As shore excellently wrote a long time ago, he knew how to identify top talent, but then had no clue what the difference was between league average and replacement level.
by David S. Cohen on Jun 3, 2008 5:16 PM EDT up reply actions
Ed Wade
Trading Polanco for Ugueth Urbina was Wade’s legacy. Rather than replace the overpaid-underperforming David Bell with Polanco at 3B, he traded Polanco for an over the hill middle reliever. Bell had to continue playing 3rd base because he was being payed so much money.
Yup. I spent all winter after the ‘04 season yelling that he should look to trade Bell (coming off a career year) rather than Polanco. But you just knew that wasn’t happening.
Well, Bell didn’t have that much trade value. Still, clearly it was a mistake. What Wade should have done is eat the salary, tell Charlie to play Polanco at third, and live without another middle reliever.
Oddly, it’s a mistake that no one seems to remember anymore (there are much smaller mistakes that get moaned about all the time), which I think is directly related to the fact that Polanco was one of the most underappreciated Phillies ever. If we’ve had anyone who fit the mold of the stereotypical ideal Philadelphia athlete (makes the most out of limited ability, plays hard all the time, gets his uniform dirty), it was Polanco. But instead of being loved, some people even booed him in ‘05 for wanting more playing time (and taking it from Utley). I don’t know how to explain any of that, except that maybe it was because he was Latino.
lead is now 2.5
Since the Braves rallied late to beat the Marlins.

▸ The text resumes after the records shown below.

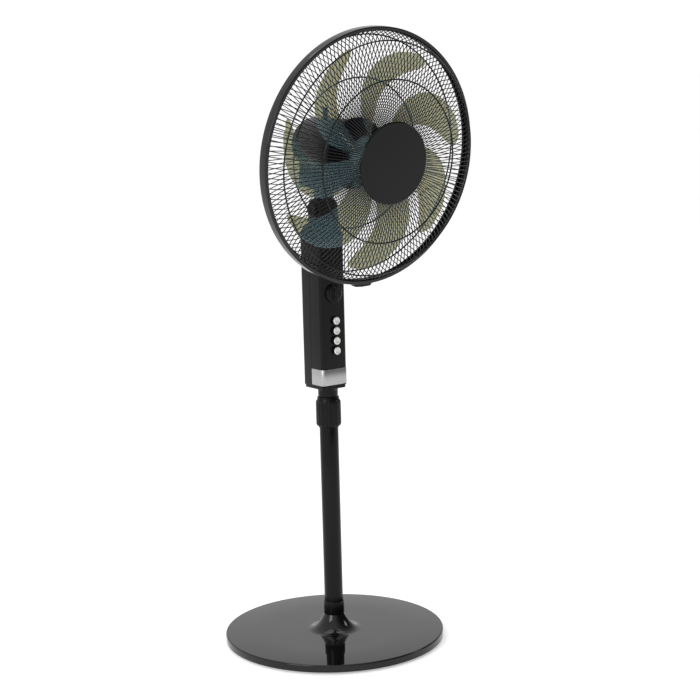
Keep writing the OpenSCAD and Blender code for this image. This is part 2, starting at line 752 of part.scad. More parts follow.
module fan_blade() {
    color([0.35, 0.4, 0.4, 0.7]) on_fan_axis() difference() {
        union() {
            rotate_extrude() polygon([[0, 114], [35, 114], [37, 118], [37, 146], [33, 150], [0, 150]]);
            for (i = [0:petals - 1]) rotate([0, 0, i * 360 / petals]) polyhedron(petal_points, petal_faces);
        }
        translate([0, 0, 100]) cylinder(r = shaft_r + 0.03, h = 80);
        translate([0, 0, 100]) rotate_extrude() polygon([[11, 0], [33.5, 0], [34.5, 44], [11, 44]]);
        translate([-10, -1.7, 110]) cube([20, 3.4, 10.8]);
    }
}

// Domed nut that holds the blade on the shaft.
module blade_nut() {
    color([0.04, 0.04, 0.045]) on_fan_axis() difference() {
        rotate_extrude() polygon(concat([[0, 150.1], [19, 150.1], [20, 152], [20, 158]],
            [for (t = [15:15:90]) [8 + 12 * cos(t), 158 + 18 * sin(t)]], [[0, 176]]));
        translate([0, 0, 140]) cylinder(r = shaft_r + 0.02, h = 34.2);
        for (a = [0:60:300]) rotate([0, 0, a]) translate([22, 0, 154]) cylinder(r = 3, h = 30);
    }
}

base_weight();
base_cover();
rubber_feet();
base_bolt();
ferrule();
outer_tube();
tube_guide();
collar_bush();
height_collar();
inner_tube();
pole_socket();
box_front();
box_rear();
silver_band();
switch_block();
timer_unit();
cord_gland();
box_screws();
for (i = [0:3]) key(i);
timer_knob();
tilt_clevis();
tilt_bolt();
tilt_knob();
neck();
swing_pin();
swing_stud();
swing_bracket();
rear_housing();
front_motor_cover();
stator();
motor_windings();
rear_bearing();
front_bearing();
gear_case();
rotor();
motor_shaft();
drive_pin();
worm_wheel();
crank();
crank_link();
swing_knob();
rear_grille();
grille_nut();
guard_ring();
ring_clip();
clip_screw();
front_grille();
front_cap();
fan_blade();
blade_nut();
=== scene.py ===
import math
import bmesh
import bpy
import numpy as np
from mathutils import Matrix, Vector


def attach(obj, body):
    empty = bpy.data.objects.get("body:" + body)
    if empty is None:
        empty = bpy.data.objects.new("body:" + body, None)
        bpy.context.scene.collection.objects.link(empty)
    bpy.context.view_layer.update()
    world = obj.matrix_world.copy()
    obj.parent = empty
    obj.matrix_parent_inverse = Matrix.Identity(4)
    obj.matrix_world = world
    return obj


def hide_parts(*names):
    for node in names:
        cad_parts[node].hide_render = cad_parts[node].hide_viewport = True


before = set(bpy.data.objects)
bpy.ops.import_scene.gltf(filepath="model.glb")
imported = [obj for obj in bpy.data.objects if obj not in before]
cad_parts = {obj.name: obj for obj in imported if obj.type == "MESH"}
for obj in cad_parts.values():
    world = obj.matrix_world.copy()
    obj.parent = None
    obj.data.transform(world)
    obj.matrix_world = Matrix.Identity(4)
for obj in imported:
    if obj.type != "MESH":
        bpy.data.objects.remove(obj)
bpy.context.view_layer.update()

# ---- Floor, light and camera ----
# A wide pale floor that glows a little, so that it stays even; a large soft lamp on the left, a weak one on
# the right and one overhead. The room is white behind and on the left, and dark in front on the right.
FLOOR_HALF = 60.0
floor_mesh = bpy.data.meshes.new("studio_floor")
floor_corners = [(x * FLOOR_HALF, y * FLOOR_HALF, 0) for x, y in ((-1, -1), (1, -1), (1, 1), (-1, 1))]
floor_mesh.from_pydata(floor_corners, [], [(0, 1, 2, 3)])
floor = bpy.data.objects.new("studio_floor", floor_mesh)
bpy.context.collection.objects.link(floor)
pale = bpy.data.materials.new("pale_floor")
pale.use_nodes = True
pale_shader = pale.node_tree.nodes["Principled BSDF"]
pale_shader.inputs["Base Color"].default_value = (0.78, 0.78, 0.78, 1)
pale_shader.inputs["Roughness"].default_value = 0.95
pale_shader.inputs["Emission Color"].default_value = (1, 1, 1, 1)
pale_shader.inputs["Emission Strength"].default_value = 0.42
floor.data.materials.append(pale)


def soft_lamp(name, place, aim, size, power):
    """A square area lamp of that side and power at place, turned to aim."""
    lamp = bpy.data.lights.new(name, "AREA")
    lamp.size, lamp.energy = size, power
    lamp_object = bpy.data.objects.new(name, lamp)
    lamp_object.location = place
    lamp_object.rotation_euler = (Vector(aim) - Vector(place)).to_track_quat("-Z", "Y").to_euler()
    bpy.context.collection.objects.link(lamp_object)


soft_lamp("left_softbox", (-3.2, -0.9, 1.9), (0, 0, 0.6), 1.6, 38)
soft_lamp("right_softbox", (2.6, -1.2, 1.9), (0, 0, 0.7), 0.8, 8)
soft_lamp("top_softbox", (0.2, 0.3, 3.4), (0, 0, 0.3), 2.4, 22)

room = bpy.data.worlds.new("bright_room")
room.use_nodes = True
bpy.context.scene.world = room
wn, wl = room.node_tree.nodes, room.node_tree.links
wn.clear()
direction = wn.new("ShaderNodeTexCoord")
towards_back_left = wn.new("ShaderNodeVectorMath")
towards_back_left.operation = "DOT_PRODUCT"
towards_back_left.inputs[1].default_value = (-0.7, 0.7, 0.1)
side_ramp = wn.new("ShaderNodeMapRange")
side_ramp.interpolation_type = "SMOOTHSTEP"
side_ramp.inputs["From Min"].default_value = -0.75
side_ramp.inputs["From Max"].default_value = 0.05
side_ramp.inputs["To Min"].default_value = 0.06
side_ramp.inputs["To Max"].default_value = 0.95
seen = wn.new("ShaderNodeBackground")
seen.inputs["Strength"].default_value = 1.05
lit = wn.new("ShaderNodeBackground")
path = wn.new("ShaderNodeLightPath")
pick = wn.new("ShaderNodeMixShader")
world_out = wn.new("ShaderNodeOutputWorld")
seen.inputs["Color"].default_value = (1, 1, 1, 1)
lit.inputs["Color"].default_value = (1, 1, 1, 1)
wl.new(direction.outputs["Generated"], towards_back_left.inputs[0])
wl.new(towards_back_left.outputs["Value"], side_ramp.inputs["Value"])
wl.new(side_ramp.outputs[0], lit.inputs["Strength"])
wl.new(path.outputs["Is Camera Ray"], pick.inputs[0])
wl.new(lit.outputs[0], pick.inputs[1])
wl.new(seen.outputs[0], pick.inputs[2])
wl.new(pick.outputs[0], world_out.inputs[0])
bpy.context.scene.view_settings.view_transform = "Standard"

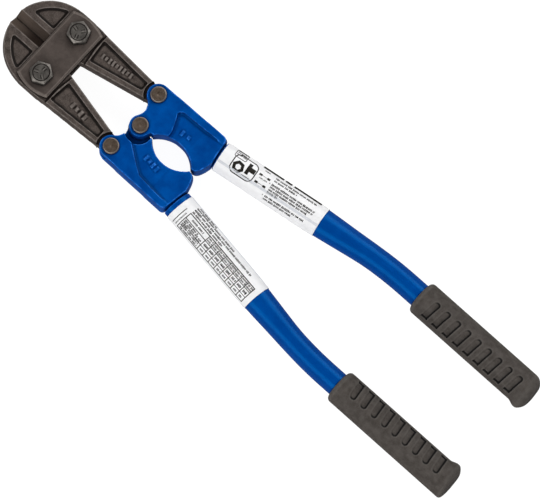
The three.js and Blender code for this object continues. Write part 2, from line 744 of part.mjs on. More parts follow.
place('handle_tube_left', handleTube(), bluePaint);
place('handle_tube_right', mirrored(handleTube()), bluePaint);
place('label_left', label(LABEL_START.left), whiteFilm);
place('label_right', mirrored(label(LABEL_START.right)), whiteFilm);
place('grip_left', grip(GRIP_END_RADIUS.left), darkRubber);
place('grip_right', mirrored(grip(GRIP_END_RADIUS.right)), darkRubber);

export default tool;
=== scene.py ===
import json
import random
from contextlib import contextmanager
from math import ceil, cos, pi, radians, sin, sqrt, tan

import bmesh
import bpy
import numpy as np
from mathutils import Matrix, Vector


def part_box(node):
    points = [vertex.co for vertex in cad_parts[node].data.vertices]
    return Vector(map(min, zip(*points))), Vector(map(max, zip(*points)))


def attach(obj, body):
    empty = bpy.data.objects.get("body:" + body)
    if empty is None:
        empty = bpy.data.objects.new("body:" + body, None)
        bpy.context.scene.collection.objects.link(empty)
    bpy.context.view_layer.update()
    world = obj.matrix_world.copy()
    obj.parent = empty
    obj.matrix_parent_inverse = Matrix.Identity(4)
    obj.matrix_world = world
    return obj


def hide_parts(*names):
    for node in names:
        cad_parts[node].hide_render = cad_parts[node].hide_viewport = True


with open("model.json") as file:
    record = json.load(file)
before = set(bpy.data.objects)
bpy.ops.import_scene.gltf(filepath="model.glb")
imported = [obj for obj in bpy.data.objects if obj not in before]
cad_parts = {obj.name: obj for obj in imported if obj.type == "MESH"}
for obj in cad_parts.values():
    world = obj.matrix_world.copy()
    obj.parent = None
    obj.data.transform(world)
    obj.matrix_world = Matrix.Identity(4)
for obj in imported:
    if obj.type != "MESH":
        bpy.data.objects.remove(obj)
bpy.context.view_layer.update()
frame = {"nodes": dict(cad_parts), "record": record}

# Bolt cutters lying flat. Shapes are worked out in millimetres about the line through the two
# jaw pivots and the tool's mid-plane, as in the CAD model, and turned into metres by place().

MM = 0.001
PIVOT = next(joint for joint in frame["record"]["behaviour"]["joints"]
             if joint["name"] == "left_jaw_swing")
PIVOT_X, _, MID_PLANE = (value / MM for value in PIVOT["pos_m"])
SIDES = {"left": 1, "right": -1}
SCENE = bpy.context.scene
PIECES = bpy.data.collections.new("pieces")
SCENE.collection.children.link(PIECES)


def place(points):
    """Millimetres about the pivot line and mid-plane, as metres in the frame."""
    return (np.asarray(points, dtype=float) + (PIVOT_X, 0.0, MID_PLANE)) * MM


def node_box(node):
    """A node's box in millimetres about the pivot line and mid-plane."""
    return [np.array(corner) / MM - (PIVOT_X, 0, MID_PLANE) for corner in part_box(node)]


def smoothstep(value, start, end):
    share = np.clip((value - start) / (end - start), 0.0, 1.0)
    return share * share * (3.0 - 2.0 * share)


def band(value, start, full, fading, end):
    """0 before start and after end, 1 from full to fading."""
    return smoothstep(value, start, full) * (1.0 - smoothstep(value, fading, end))


# ---- camera

AIM = Vector((-0.0185, 0.003, 0.019))
ELEVATION = radians(78.7)
AZIMUTH = radians(222.2)
DISTANCE = 12.0
FIELD_WIDTH = 0.378  # of the view at the tool
SENSOR_WIDTH = 36.0


def make_camera():
    camera = bpy.data.objects.new("camera", bpy.data.cameras.new("camera"))
    back = Vector((
        sin(AZIMUTH) * cos(ELEVATION),
        -cos(AZIMUTH) * cos(ELEVATION),
        sin(ELEVATION),
    ))
    camera.location = AIM + back * DISTANCE
    camera.rotation_euler = (-back).to_track_quat("-Z", "Y").to_euler()
    camera.data.sensor_width = SENSOR_WIDTH
    camera.data.lens = SENSOR_WIDTH * DISTANCE / FIELD_WIDTH
    camera.data.clip_start = 0.1
    camera.data.clip_end = 40.0
    SCENE.collection.objects.link(camera)
    SCENE.camera = camera


make_camera()

# ---- meshes


def add_piece(name, mesh):
    obj = bpy.data.objects.new(name, mesh)
    PIECES.objects.link(obj)
    return obj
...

If you’re given to pessimism, though, it’s probably worth noting that the Braves’ bullpen now looks scary good with Soriano and Smoltz back and Gonzalez soon to follow. Also, Pedro Martinez is in line to get the win tonight assuming the Mets hold the 9-3 lead they currently enjoy in the 6th inning. His numbers against a weak Giants lineup aren’t so hot, though: three runs, one strikeout in five innings.
The point is that the originally forecast three-team battle still looks fairly likely.